Because "123 Main St", "123 Main Street", and "123 MAIN ST." all refer to the same address. Without normalization, each variant gets a different hash and misses the cache. After normalizing (expand abbreviations, lowercase, strip units, canonicalize postcodes), all three hash to the same key, so 30+ surface variations collapse to one cache entry.
Should I store both the raw input and the normalized version?
Yes, always keep the raw. Normalization is lossy — when you improve the normalizer later, you need the original input to re-process old rows. Storing both costs nothing and pays off the first time you upgrade your parser.
Does libpostal work for non-English addresses?

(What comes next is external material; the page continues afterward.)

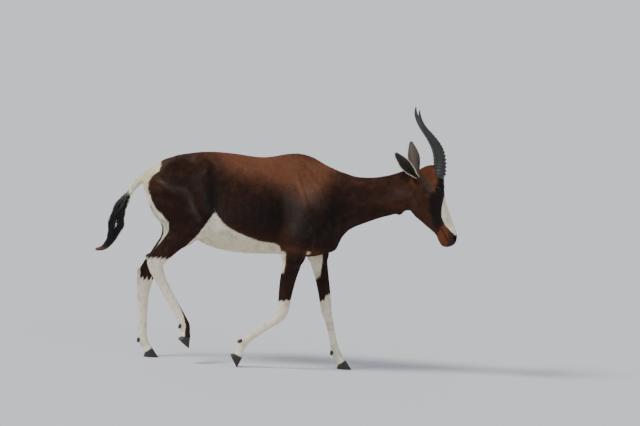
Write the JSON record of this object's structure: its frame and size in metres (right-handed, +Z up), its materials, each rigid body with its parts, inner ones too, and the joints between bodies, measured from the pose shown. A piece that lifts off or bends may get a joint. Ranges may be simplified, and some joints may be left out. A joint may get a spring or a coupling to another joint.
{
  "type": "bontebok",
  "caption": "Life-size walking bontebok ram as a still museum model, with ringed horns, a white blaze, rump patch, belly and stockings, and a dark tail tuft.",
  "frame": {"origin": "on the floor under the middle of the whole length, on the body's midline", "axes": "+X towards the head, +Y to the animal's left, +Z up"},
  "size_m": [1.5359, 0.2846, 1.1461],
  "materials": {
    "coat_dark": "short glossy hair, chocolate brown with a rufous back",
    "coat_head": "short hair, dark brown with a white blaze",
    "coat_white": "short white hair",
    "coat_ear": "thin hair, grey-brown with pale rims",
    "tail_hair": "long black hair with reddish ends",
    "horn": "ringed dark keratin",
    "hoof": "dark keratin, faintly grooved",
    "eye": "wet gloss"
  },
  "bodies": {
    "root": {"torso": "coat_dark", "neck": "coat_dark", "hind_right_thigh": "coat_dark", "hind_left_thigh": "coat_dark", "fore_right_forearm": "coat_dark", "fore_left_forearm": "coat_dark", "head": "coat_head", "hind_right_cannon": "coat_white", "hind_right_pastern": "coat_white", "hind_right_hoof_inner": "hoof", "hind_right_hoof_outer": "hoof", "hind_left_cannon": "coat_white", "hind_left_pastern": "coat_white", "hind_left_hoof_inner": "hoof", "hind_left_hoof_outer": "hoof", "fore_right_cannon": "coat_white", "fore_right_pastern": "coat_white", "fore_right_hoof_inner": "hoof", "fore_right_hoof_outer": "hoof", "fore_left_cannon": "coat_white", "fore_left_pastern": "coat_white", "fore_left_hoof_inner": "hoof", "fore_left_hoof_outer": "hoof", "tail_dock": "coat_white", "tail_tuft": "tail_hair", "horn_left": "horn", "ear_left": "coat_ear", "eye_left": "eye", "horn_right": "horn", "ear_right": "coat_ear", "eye_right": "eye"}
  },
  "joints": []
}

Yes — it is trained on 60+ languages including Chinese, Arabic, Russian, German, Spanish, and Portuguese. Match rates vary by country (best on US/UK/DE, weaker where training data is sparse), but it handles diacritics, postal-code-after-city ordering, and language-specific street words like "ulitsa" or "calle".
Summary
Preprocessing is not glamorous. It is the single highest-leverage step you can take to improve a geocoding pipeline. Three principles:
- Parse with a trained model (libpostal), not regex. The edge cases will eat you alive otherwise.
- Normalize for cache and index hits. Expand abbreviations, canonicalize postcodes, strip units, lowercase.
- Keep the original input. Always. For debugging and for re-processing when your normalization improves.
A 30-line preprocessing module turns a 70% pipeline into a 95% pipeline. It costs you nothing per call. It is the easiest 25 percentage points you will find in a geocoding system.